How PROs Benefit Members

For members, PROs validate recovery in their own words.

Lantern goes beyond clinical benchmarks by asking patients directly how they feel at different intervals following treatment. When recovery falls behind expectations, Lantern’s clinical team steps in before problems lead to complications, avoidable readmissions or prolonged suffering.

It creates a more responsive care experience, one built around real patient needs rather than assumptions based solely on claims data.

How PROs Benefit Plan Sponsors

For employers and plan sponsors, PROs provide stronger evidence of Centers of Excellence quality.

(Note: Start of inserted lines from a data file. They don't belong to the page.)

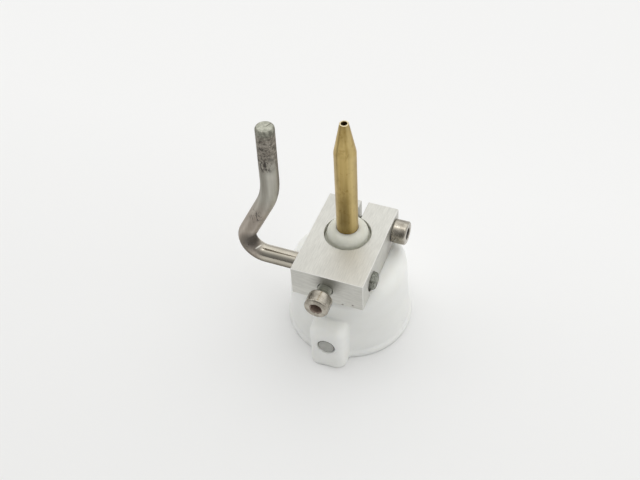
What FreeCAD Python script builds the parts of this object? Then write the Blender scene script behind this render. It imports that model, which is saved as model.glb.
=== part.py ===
import FreeCAD, Part
import math
import os

# An ignition electrode of a gas burner. A white insulating cup carries a brass electrode in an
# insulating sleeve. A slotted aluminium clamp on the neck of the sleeve holds a bent earth rod
# beside the electrode, and one screw sets the clamp while another sets the rod.
#
# All sizes are in millimetres. The origin is the centre of the cup's open base. +Z runs up along
# the electrode. The clamp block's length lies along Y, with its rod end towards -Y, and the rod
# leaves the block towards -X.

V = FreeCAD.Vector
X_AXIS = V(1, 0, 0)
Y_AXIS = V(0, 1, 0)
Z_AXIS = V(0, 0, 1)

# Gaps
FIT_GAP = 0.05              # radial gap of a round fit, fixed or moving
TURN_GAP = 0.3              # height of the gap between the cup and the clamp that turns on it
TOUCH_GAP = 0.1             # gap between a screw and the face it tightens on

# Insulating cup
CUP_LIP_RADIUS = 18.2
CUP_LIP_HEIGHT = 2.2
CUP_BASE_RADIUS = 17.5      # wall just above the lip
CUP_TOP_RADIUS = 16.6       # wall just below the shoulder
CUP_SHOULDER = 3.5
CUP_HEIGHT = 23.2
CUP_CEILING = 19.2
CAVITY_RADIUS = 14.5
CAVITY_CORNER = 2.0
REGISTER_RADIUS = 16.0      # the step that drops over the burner's round seat
REGISTER_DEPTH = 3.0

# Boss on the cup and the pin through it
BOSS_TURN = 2.2             # degrees about Z, front end towards +X
BOSS_HALF_WIDTH = 5.2
BOSS_REACH = 22.1           # front face, measured from the axis
BOSS_ROOT = 12.0            # buried end, measured from the axis
BOSS_HEIGHT = 15.2
BOSS_EDGE = 2.2
BOSS_TOP_EDGE = 3.0
PIN_RADIUS = 2.5
PIN_HEIGHT = 8.8
PIN_RECESS = 0.3
PIN_INNER_END = 13.0        # stands into the cavity, as a stop against turning
PIN_CHAMFER = 0.4

# Insulating sleeve
SLEEVE_SPIGOT_RADIUS = 5.0
SLEEVE_NECK_RADIUS = 6.45
SLEEVE_NECK_TOP = 31.6
SLEEVE_CAP_RADIUS = 5.75
SLEEVE_CAP_BASE = 32.2
SLEEVE_TOP = 35.6
SLEEVE_DOME = 2.4

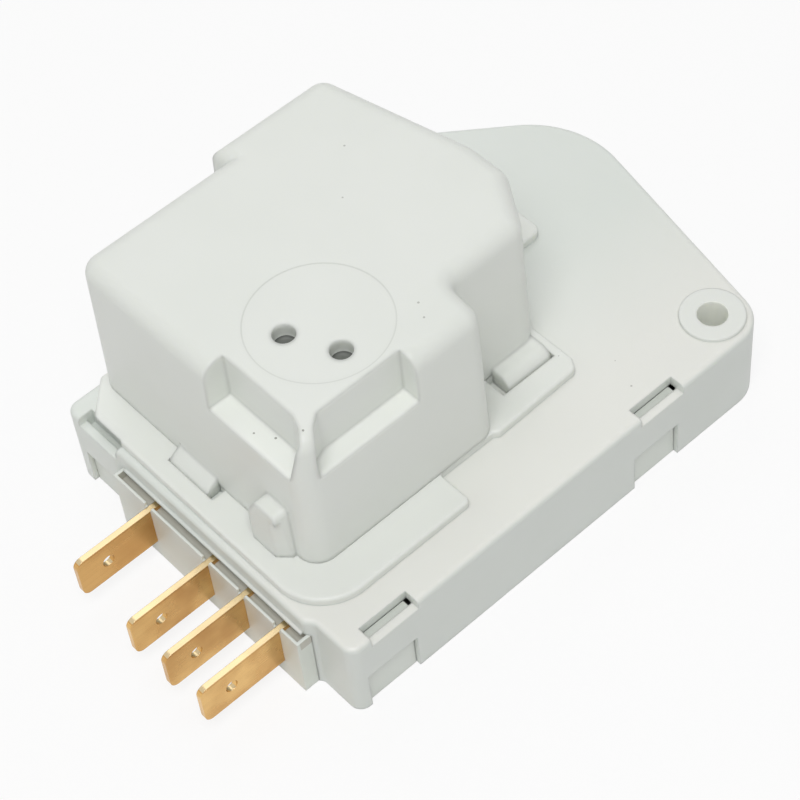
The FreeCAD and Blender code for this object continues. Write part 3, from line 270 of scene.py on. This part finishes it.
def housing_tones(recipe):
    """Painted light on the platform, on the level plate along the long side and in the screw hole; painted
    shade on the wall below it.
    """
    front = recipe.ramp(recipe.along("Y", FRONT_CORNER.y / MM) * 0.02, (0.15, 1.0), (0.55, 0.0))
    low = recipe.along("Z") < JUST_ABOVE_PLATE
    level = recipe.ramp(recipe.facing_up(), (0.45, 0.0), (0.95, 1.0))
    in_hole = recipe.apart(*SCREW_HOLE) < SCREW_HOLE_WALL
    # painted light: all above the plate, the level plate at the front and the screw hole's wall are
    # lighter; painted shade: the front walls are darker
    return [(1 - low, (0.770, 0.790, 0.750)), (front * low * (1 - level) * 0.7, (0.665, 0.692, 0.655)),
            (front * low * level, (0.785, 0.790, 0.747)), (in_hole, (0.95, 0.97, 0.90))]


def cap_tones(recipe):
    """Painted shade on the floors of the two round holes, painted light on the level tops of the corner
    ledges, a faint ring and three dots.
    """
    first, second = [recipe.apart(x, y) < ROUND_HOLE_WALL for x, y in ROUND_HOLES]
    # painted shade: the floors of the round holes are dark
    floors = (first + second) * recipe.between("Z", *ROUND_HOLE_FLOORS)
    # painted light: the level tops of the corner ledges are paler
    ledges = (recipe.facing_up() > 0.9) * recipe.between("Z", *CORNER_LEDGES)
    mark = recipe.ring(*RING_MARK) * (recipe.along("Z") > NEAR_CAP_TOP)
    tones = [(mark * 0.30, (0.50, 0.52, 0.48)), (ledges, (0.825, 0.845, 0.805)),
             (floors, (0.16, 0.17, 0.155))]
    for x, y, radius in SMALL_DOTS:
        dot = (recipe.apart(x, y) < radius) * (recipe.along("Z") > ABOVE_CORNER_LEDGES)
        tones.append((dot * 0.75, (0.22, 0.22, 0.19)))
    return tones


def block_tones(recipe):
    """Painted shade in the groove behind the lip and on the tops of the snap arms."""
    behind_lip = recipe.along("X", FRONT_CORNER.x / MM) > LIP_BACK
    # painted shade: the groove behind the lip is darker
    groove = recipe.between("Z", *GROOVE_WALLS) * behind_lip
    # painted shade: the tops of the snap arms are darker
    arms = recipe.along("Z") > SNAP_ARM_TOPS
    return [(groove, (0.56, 0.55, 0.49)), (arms, (0.60, 0.63, 0.58))]


print("places with their own tone: housing, cap, block")

# %% [markdown]
# Pins that push the moulding out of its tool leave shallow rings. Each one is
# given as its place in plan, its radius and half the width of its line.

# %% The plastics
EJECTOR_MARKS = [(56.0, 7.6, 2.15, 0.10), (57.5, 24.0, 1.6, 0.08), (40.0, 6.4, 1.6, 0.08)]
UNDERSIDE_MARKS = [(10.0, 10.0, 2.0, 0.09), (10.0, 42.0, 2.0, 0.09), (38.0, 8.0, 2.0, 0.09),
                   (38.0, 46.0, 2.0, 0.09), (52.0, 20.0, 2.0, 0.09), (27.0, 27.0, 1.2, 0.09)]
housing_white = moulded_plastic("housing_plastic", (0.730, 0.764, 0.726), (0.712, 0.747, 0.706),
                                0.33, 0.035, 0.40, 0.0, EJECTOR_MARKS, housing_tones)
cap_white = moulded_plastic("cap_plastic", (0.763, 0.784, 0.744), (0.748, 0.772, 0.728),
                            0.31, 0.042, 1.0, 3.0, shade_in=cap_tones)
block_white = moulded_plastic("block_plastic", (0.73, 0.76, 0.71), (0.70, 0.735, 0.68),
                              0.36, 0.03, 0.12, 7.0, UNDERSIDE_MARKS, block_tones)
for resin in (housing_white, cap_white, block_white):
    let_light_in(resin, 0.30, 1.2)
gear_white = moulded_plastic("gear_plastic", (0.74, 0.72, 0.66), (0.70, 0.68, 0.62), 0.42, 0.0, 0.05, 11.0)
cam_blue = moulded_plastic("cam_plastic", (0.05, 0.13, 0.30), (0.04, 0.11, 0.26), 0.40, 0.0, 0.08, 13.0)
bobbin_black = moulded_plastic("bobbin_plastic", (0.020, 0.020, 0.022), (0.03, 0.03, 0.03),
                               0.45, 0.0, 0.1, 17.0)
magnet_dark = moulded_plastic("magnet_ferrite", (0.030, 0.028, 0.027), (0.05, 0.045, 0.04),
                              0.6, 0.0, 0.1, 19.0)
wire_black = moulded_plastic("wire_cover", (0.018, 0.018, 0.02), (0.03, 0.03, 0.03), 0.38, 0.0, 0.0, 23.0)
print("plastics made")


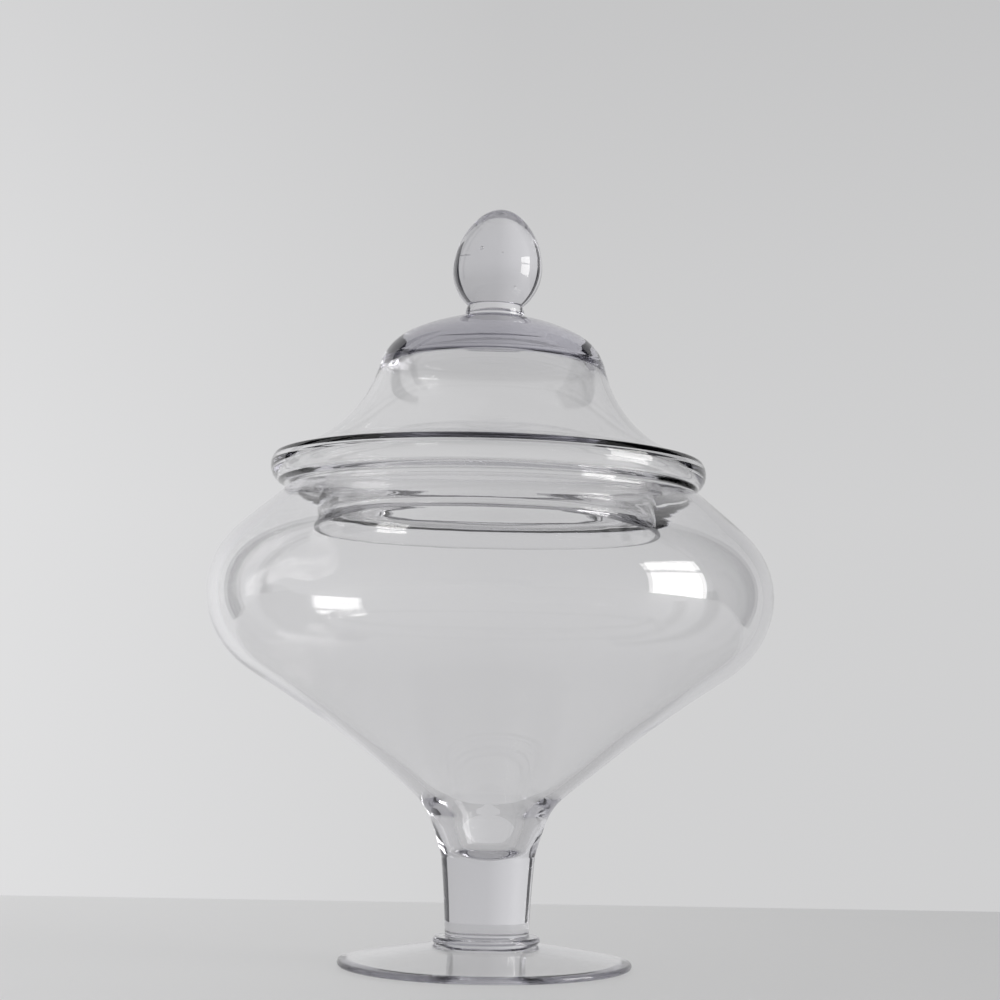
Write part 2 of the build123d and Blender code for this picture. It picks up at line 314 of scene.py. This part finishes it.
def lid_outline():
    """From the ceiling inside, down round the collar, up the outside and over the knob."""
    seat_r = FLANGE_R - FLANGE_BULGE
    floor_z = SEAT_Z + FLANGE_FLOOR_T
    hook_r = CREASE.x - HOOK_SETBACK
    dome_z = SEAT_Z + DOME_H
    dome_center = point(0, dome_z - DOME_R)
    reach = DOME_R - BELL_SHOULDER_R
    shoulder = point(BELL_SHOULDER_AT, dome_center.y + sqrt(reach**2 - BELL_SHOULDER_AT**2))
    flare = meet(CREASE, BELL_FLARE_R, shoulder, BELL_FLARE_R + BELL_SHOULDER_R)
    ceiling = point(0, dome_z - CROWN_WALL - CEILING_R)
    flare_inner = BELL_FLARE_R + BELL_WALL
    corner = meet(flare, flare_inner + BELL_CORNER_R, ceiling, CEILING_R - BELL_CORNER_R)
    inner_r = COLLAR_R - COLLAR_WALL
    edge = point(inner_r + FLANGE_EDGE, floor_z - FLANGE_EDGE)
    drop = acos((flare.x - hook_r) / flare_inner)
    hook = flare + point(-cos(drop), -sin(drop)) * flare_inner

    line = Outline(point(0, ceiling.y + CEILING_R))
    line.arc(ceiling, toward(ceiling, corner, CEILING_R), soft=1.5 * MM)
    line.arc(corner, toward(corner, flare, BELL_CORNER_R), soft=1.5 * MM)
    line.arc(flare, hook, soft=1.5 * MM)
    line.through(point(FLANGE_R - FLANGE_WALL, (hook.y + floor_z) / 2),
                 point(hook_r, floor_z), soft=1.0 * MM)
    line.line(point(edge.x, floor_z), soft=1.5 * MM)
    line.arc(edge, point(inner_r, edge.y), soft=1.5 * MM)

    turn_z = SEAT_Z - COLLAR_STRAIGHT
    turn_center = point(COLLAR_R + COLLAR_FLARE_R, turn_z)
    away = point(-cos(COLLAR_FLARE), -sin(COLLAR_FLARE))
    outer_end = turn_center + away * COLLAR_FLARE_R
    inner_end = turn_center + away * (COLLAR_FLARE_R + COLLAR_WALL)
    tip = (outer_end + inner_end) / 2
    tip += point(sin(COLLAR_FLARE), -cos(COLLAR_FLARE)) * COLLAR_WALL / 2
    root = point(COLLAR_R + COLLAR_ROOT, SEAT_Z - COLLAR_ROOT)
    line.line(point(inner_r, turn_z), soft=1.5 * MM)
    line.arc(turn_center, inner_end, soft=1.5 * MM)
    line.through(tip, outer_end, soft=0.4 * MM)
    line.arc(turn_center, point(COLLAR_R, turn_z), soft=1.5 * MM)
    line.line(point(COLLAR_R, root.y), soft=1.5 * MM)
    line.arc(root, point(root.x, SEAT_Z), soft=1.5 * MM)
    line.line(point(seat_r, SEAT_Z), soft=0.8 * MM)
    line.through(point(FLANGE_R, SEAT_Z + FLANGE_MID_H), CREASE, soft=0.4 * MM)
    line.arc(flare, toward(flare, shoulder, 1), soft=0.4 * MM)
    line.arc(shoulder, toward(dome_center, shoulder, DOME_R), soft=2.0 * MM)
    line.arc(dome_center, point(KNOB_FOOT_R, CROWN_Z), soft=0.8 * MM)

    neck_h = KNOB_BASE - CROWN_Z
    line.through(point(KNOB_BEAD_R, CROWN_Z + neck_h / 3), point(KNOB_NECK_R, KNOB_BASE), soft=0.5 * MM)
    rise, spread = KNOB_WIDEST - KNOB_BASE, KNOB_R - KNOB_NECK_R
    lower_r = (rise**2 + spread**2) / (2 * spread)
    line.arc(point(KNOB_R - lower_r, KNOB_WIDEST), point(KNOB_R, KNOB_WIDEST), soft=0.6 * MM)
    upper_h = KNOB_TOP - KNOB_WIDEST
    side = point(KNOB_R - KNOB_SIDE_R, KNOB_WIDEST)
    cap_r = (upper_h**2 + side.x**2 - KNOB_SIDE_R**2) / (2 * (upper_h - KNOB_SIDE_R))
    cap = point(0, KNOB_TOP - cap_r)
    line.arc(side, toward(side, cap, KNOB_SIDE_R), soft=2.0 * MM)
    line.arc(cap, point(0, KNOB_TOP), soft=2.0 * MM)
    return line.finished()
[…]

Cost savings and utilization data remain important, but they don’t fully demonstrate whether care improves health outcomes. PROs add a deeper layer of accountability by showing measurable quality-of-life improvements alongside financial performance.

They also support:

  • National Committee for Quality Assurance (NCQA) accreditation alignment
  • Centers for Medicare & Medicaid Services quality incentive benchmarks
  • Stronger plan performance reporting
  • More transparent evaluation of specialty care partners

With PRO data, plan sponsors gain evidence that their healthcare investments are delivering meaningful results, not simply reducing claims spend.

Strengthening Lantern’s Network Quality

PROs also improve Lantern’s ability to maintain a high-performing specialist network.

Claims data can miss underperforming physicians entirely. A surgeon may have no recorded complications, yet still generate consistently poor patient recovery outcomes. Only PRO data can uncover that gap.

Lantern benchmarks every surgeon in its network against published clinical standards and compares patient-reported recovery outcomes across providers. That data feeds directly into Lantern’s continuous network improvement process, helping to identify which physicians consistently deliver better real-world results.

“It’s estimated that somewhere between 5 and 20% of physicians account for between 70 and 80% of adverse outcomes,” Tibbels says.

By surfacing those patterns earlier, Lantern can refine its network based not just on procedural success, but on actual patient recovery.

Measuring What Matters Most

Healthcare quality improves when providers measure outcomes that reflect real patient experiences.

A successful surgery not only avoids complications, but restores mobility, reduces pain and helps people return to their lives. By integrating patient-reported outcomes into every layer of our care model, Lantern captures what traditional systems overlook.